Sunday, April 26, 2015

Ghibli Goodness

Ni no Kuni is a deceptively challenging game. I wasn't expecting this much resistance from a game that hands out tutorials like candy on Halloween. The game constantly explains the most basic concepts of a JRPG from healing to saving, yet, the regular battles are kicking my ass.

I was thinking that the best time to rush through a JRPG is in the beginning since catching up is easier later on when the enemies give out more exp, but I've been forced to grind. I'd almost forgotten this is a Level-5 game. It's difficult when I can't even run past most enemies. They catch up in a matter of moments, so it's either fight them head on or let them ambush me.

As much as failure frustrates me, it's the only way I can learn and master the game's mechanics. Ever since I died mere steps away from a save point which would've restored all my health and magic, I've become much more aggressive when it comes to switching between familiars and taking advantage of my abilities. In a way, I had a breakthrough and I'm now exploring the limits of the battle system.

Something similar happened in Tales of Xillia in the battle against Muzét. All of sudden, I'm forced to learn how to manually position myself against enemies when I just semi-auto'ed my way to victory before. That's still the hardest boss fight in the whole game for me because I leave all the healing and item management to the AI. 

While it's in my best interest to dial down the difficulty if I want to clear my backlog as fast as possible, my gamer pride won't let me. It looks like I'm going to need more than two weeks and a half to complete the game at this rate. I blame the NBA playoffs for my slow pace.

Aside from the challenge, Ni no Kuni is a better Kingdom Hearts than Kingdom Hearts since it deals with parallel words and matters of the "heart" without the convoluted nonsense that plagues KH. It's been a while since I played as a kid. It's a nice contrast to all the killing and cussing I do in BF4. 

If the game didn't force me to grind so much, I'd like it a lot more. Hopefully, the curve evens out a bit because I've already died more in normal battles than I have in the entirety of Tales of Xillia, and in Tales, I only died because of a BS full party petrify.  


I'm enjoying it so far and it's definitely testing me. I just hope the game doesn't throw a huge wall at me later on.

Sunday, April 12, 2015

Remapping

Lately, my tinnitus has been driving me nuts. I've decided that enough was enough and began the long process of tinnitus retraining therapy. I'm not using any official program or outline. This is self-training through intuition.

The goal is to reshape my perception until the constant ringing becomes something I ignore on instinct. I achieve this by focusing on every other sound except the tinnitus.

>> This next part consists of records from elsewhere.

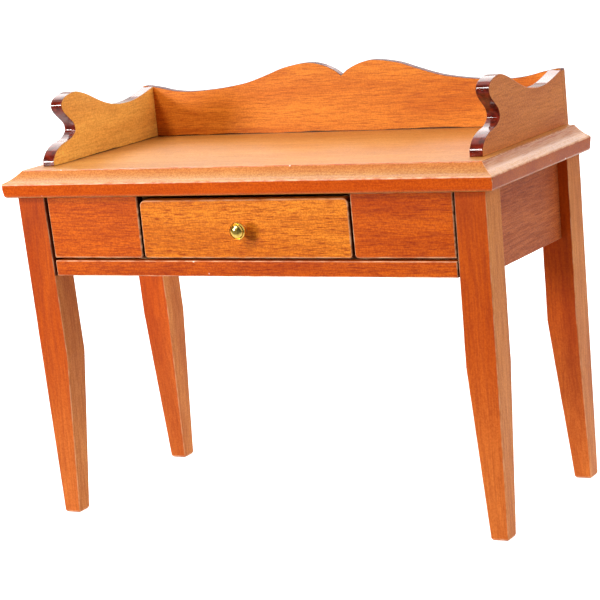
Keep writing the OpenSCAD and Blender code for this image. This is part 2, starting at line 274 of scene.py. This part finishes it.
def wood(name, grain, tone, seed, figure=0.5, streaks=0.5, pores=0.5, grit=0.5, rough=0.38,
         edge_rough=None, gloss=0.22, haze=0.0, wear_and_highlight=0.6, fibre_bump=1.0, front=None, side=None,
         foot_glow=None, gap_z=None, side_lines=None, sawn=None, joint_z=None, crest_z=None, specks=0.0):
    """Stained and lacquered wood with its grain along one axis, with the painted highlight, sheen
    and shade that some arguments add.

    figure, streaks, pores, grit   how strongly the broad figure, the fine streaks, the short
                                   dark pores and the fine speckle of the stain show
    rough, edge_rough, gloss       roughness of the flat and of the other faces, specular level
    haze, wear_and_highlight       sheen; pale rubbed finish along the arrises, partly a painted
                                   highlight
    fibre_bump                     depth of the fibres
    front, side, foot_glow         tone of the faces that look along Y, along X, and of the feet:
                                   the legs' paler sides are painted haze, the panels' dark sides
                                   and partly the drawer front's are painted shade in the gaps,
                                   and the feet's paler tone is a painted glow of floor light
    gap_z                          height above which the front legs' inner faces are painted
                                   dark, as shade in the gap
    side_lines                     axis of the cutter's lines in the moulding at the ends, with a
                                   painted sheen of the hollow
    sawn                           axis of a scrolled board's broad faces: its edges are end
                                   grain under thick dark lacquer
    joint_z, crest_z               heights of a line of painted shade along the joint, and of a
                               rubbed arris that is partly a painted highlight
    specks                         share of the cells with a dust speck in the lacquer"""
    s = Shader(name)
    shift = (seed * 1.37, seed * 2.11, seed * 0.73)
    broad = s.noise(s.stretch(along(grain, 22, 160), shift), detail=3, twist=0.6)
    streak = s.noise(s.stretch(along(grain, 150, 2600), shift), detail=4, rough=0.65)
    fibre = s.noise(s.stretch(along(grain, 420, 6500), shift), detail=2, rough=0.6)
    dash = s.noise(s.stretch(along(grain, 420, 8600), shift), detail=1, rough=0.5, twist=0.05)
    sand = s.noise(s.stretch((3200, 3200, 3200), shift), detail=2, rough=0.6)
    pore = s.span(dash, 0.55, 0.63)

    ground = tone_by_face(s, tone, front, side, foot_glow, gap_z)
    ground = s.shaded(figure, ground, s.mix(s.span(broad, 0.3, 0.7), DARKER, LIGHTER))
    ground = s.shaded(s.span(streak, 0.38, 0.66, 0.0, streaks), ground, IN_STREAK)
    ground = s.shaded(grit, ground, s.mix(s.span(sand, 0.34, 0.66), DARKER, LIGHTER))
    ground = s.shaded(s.times(pore, pores), ground, IN_PORE)
    # Pale lines in the hollow: cutter marks, with a painted sheen.
    if side_lines:
        ground = cutter_lines_and_sheen(s, ground, side_lines, shift)

    # Pale rounded edges: rubbed finish, and partly a painted highlight.
    arris = s.add("ShaderNodeAttribute", {}, output="Fac", attribute_name=ARRIS)
    patch = s.noise(s.stretch(along(grain, 420, 900), shift), detail=3)
    patch = s.span(patch, 0.36, 0.64, 0.3, 1.0)
    ground = s.mix(s.times(arris, patch, wear_and_highlight), ground, WORN_AND_HIGHLIT_ARRIS)
    # A pale line on the top's arris: rubbed finish and painted highlight.
    if crest_z:
        ground = worn_and_highlit_crest(s, ground, crest_z, s.times(patch, 0.75 * wear_and_highlight))

    height = s.math("MULTIPLY_ADD", fibre, 0.6, s.times(pore, -0.5 * pores))
    roughness = s.span(streak, 0.3, 0.7, rough - 0.05, rough + 0.06)
    if edge_rough:
        roughness = s.number(s.facing("Z", 0.8, 0.98), edge_rough, roughness)
    if sawn:
        edge = sawn_edge(s, sawn)
        mottle = s.noise(s.stretch((900, 900, 900), shift), detail=4, rough=0.65)
        ground = s.mix(edge, ground, s.mix(s.span(mottle, 0.35, 0.7), *THICK_LACQUER))
        roughness = s.number(edge, roughness, LACQUER_ROUGHNESS)
    # A painted line of shade along the joint with the top.
    if joint_z:
        ground = joint_shade_line(s, ground, joint_z, sawn, shift)
    if specks:
        ground = dust_specks(s, ground, specks, shift)

    s.put(s.bsdf.inputs["Base Color"], ground)
    s.put(s.bsdf.inputs["Roughness"], roughness)
    s.put(s.bsdf.inputs["Normal"], s.bump(height, 0.010 * MM * fibre_bump))
    s.bsdf.inputs["Specular IOR Level"].default_value = gloss
    if haze:
        s.bsdf.inputs["Sheen Weight"].default_value = haze
        s.bsdf.inputs["Sheen Roughness"].default_value = 0.45
        s.bsdf.inputs["Sheen Tint"].default_value = SHEEN_TINT
    return s.mat


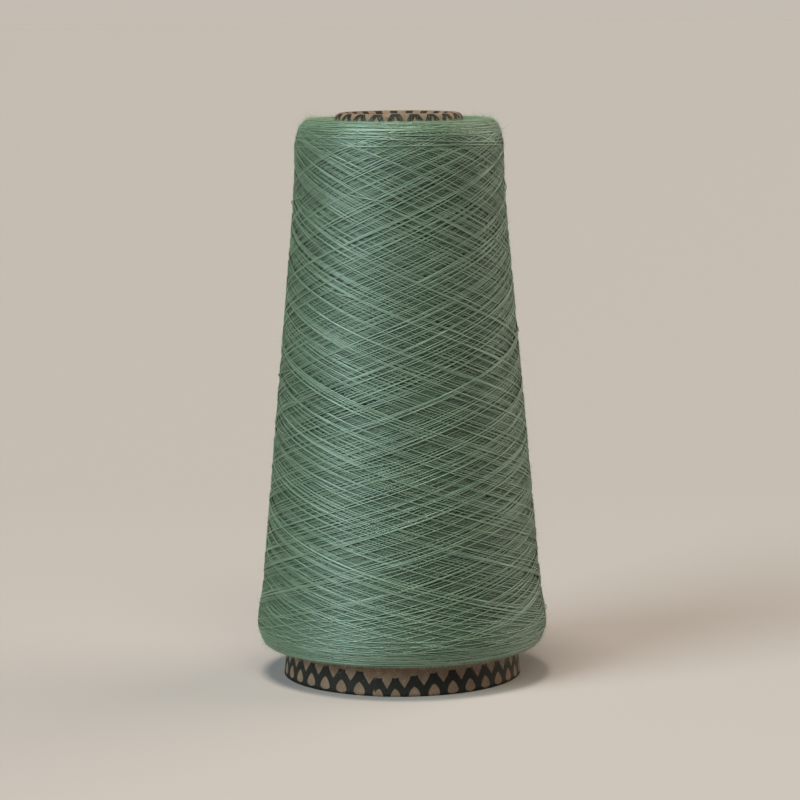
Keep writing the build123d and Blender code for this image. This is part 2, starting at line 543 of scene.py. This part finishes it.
def settle(profile, angle, place):
    """Height of the yarn's centre over the package's first layer, laid strand over strand,
    and the height map that it leaves."""
    columns = int(TURN * MEAN_RADIUS / CELL)
    rows = len(profile["radius"])
    ground = np.zeros((columns, rows), np.float32)
    column = (angle / TURN * columns).astype(np.int64) % columns
    row = np.clip((place / CELL), 1, rows - 2)
    height = np.zeros(len(angle))
    for first in range(0, len(angle), LAID_TOGETHER):
        part = slice(first, min(first + LAID_TOGETHER, len(angle)))
        c, r = column[part], row[part]
        base = np.floor(r).astype(np.int64)
        under = np.maximum(ground[c, base], ground[c, base + 1])
        under = np.maximum(under, ground[(c + 1) % columns, base])
        radius = at(profile, "radius", place[part]).mean()
        sag = (SAMPLE_STEP**2) / (2 * radius) * 0.8
        if first:
            under[0] = max(under[0], height[first - 1] - STRAND * 0.5)
        course = 0.6 * taut(under, sag) + 0.4 * softened(under)
        height[part] = course + STRAND * 0.5
        top = (course + STRAND * SETTLE).astype(np.float32)
        for dc in (0, 1, 2, 3):
            for dr in (0, 1):
                np.maximum.at(ground, ((c + dc) % columns, base + dr), top)
    return height, ground


def blurred(values, reach):
    """values, a map round the package, blurred over reach cells; it joins up round the
    package, and stops at its first and last row."""
    columns, rows = values.shape
    pad = 4 * reach
    tall = np.pad(values, ((0, 0), (pad, pad)))
    across = np.fft.fftfreq(columns)[:, None]
    along = np.fft.rfftfreq(rows + 2 * pad)[None]
    filtered = np.fft.rfft2(tall) * np.exp(-2 * (math.pi * reach) ** 2 * (across**2 + along**2))
    return np.fft.irfft2(filtered, tall.shape)[:, pad:-pad]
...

It's one of those things where the more you think about it, the worst it gets.

It is incredibly difficult to change my thinking, and I have a bad habit of making sure that my tinnitus is still there. I can go for short stretches without noticing, but then I think about it just as soon as I forget. My obsession keeps it there and makes it worse. The more you tell yourself not to think about it, the more you think about it.

There's two parts to my therapy: I have to control my emotional reaction to the condition, and I have to train my brain to focus on other sounds. Early results seem encouraging, if a little inconsistent. I've only done this for one day so far. The key component is to cut down on the time spent worrying about it.

Let's see if this makes life any easier.